The hands-on activities range from writing nature-inspired haiku to examining food webs, making a worm farm to identifying the ecological services of a tree. Back matter includes a glossary, resources to explore – including places to visit – and chapter notes.

If you're looking for picture books about Rachel Carson, check out these posts here and here.

Thanks for dropping by today. On Monday we'll be hanging out at Marvelous Middle Grade Monday with other  bloggers. It's over at Greg Pattridge's blog, Always in the Middle, so hop over to see what other people are reading. Review copy provided by the publisher.


6 comments:

Natalie Aguirre said...

This sounds like a great book for kids right now who are stuck at home needing ecology adventures. Awesome that Rachel Carson could explore her passion in those times.

Max @ Completely Full Bookshelf said...

It's amazing how Rachel Carson pretty much singlehandedly stopped the use of DDT, so it's great to see books telling her story to younger kids! Thanks for the great review!

Patricia T. said...

I love Rachel Carson and her book "Silent Spring." I reviewed another children's book about her, but I really like this one.
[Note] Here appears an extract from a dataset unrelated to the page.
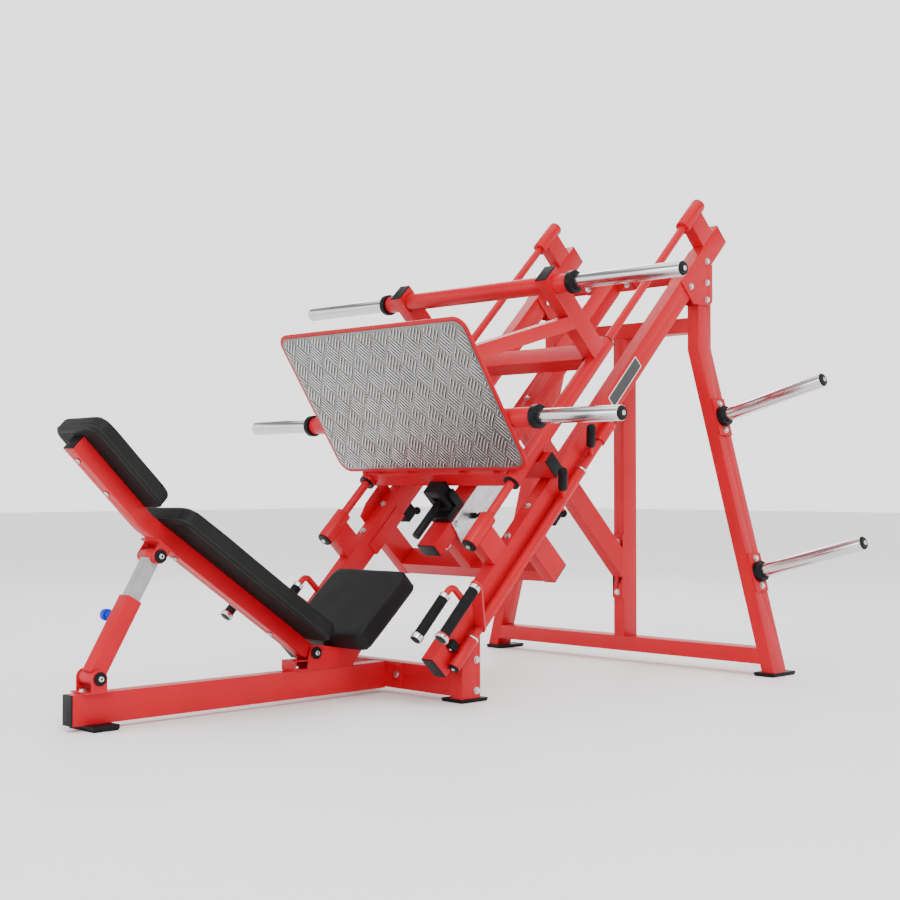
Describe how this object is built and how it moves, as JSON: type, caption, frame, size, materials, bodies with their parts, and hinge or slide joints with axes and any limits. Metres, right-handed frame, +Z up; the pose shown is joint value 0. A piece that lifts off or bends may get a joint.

So much of what she predicted is happening. A new generation needs to know how important her work was/is. Thanks for sharing!

Jenni said...

This sounds like an interesting read! I know both my sons, who love science and nonfiction, have enjoyed books in this series. I can see this appealing to a lot of MG readers!

Greg Pattridge said...

Rachel Carson is a real inspiration to modern day kids. This will be a book I'll have to get. Thanks for featuring on MMGM.

Rosi said...

I love the Chicago Review Press non-fiction books for kids. This sounds like a great addition to their list. Thanks for the heads up.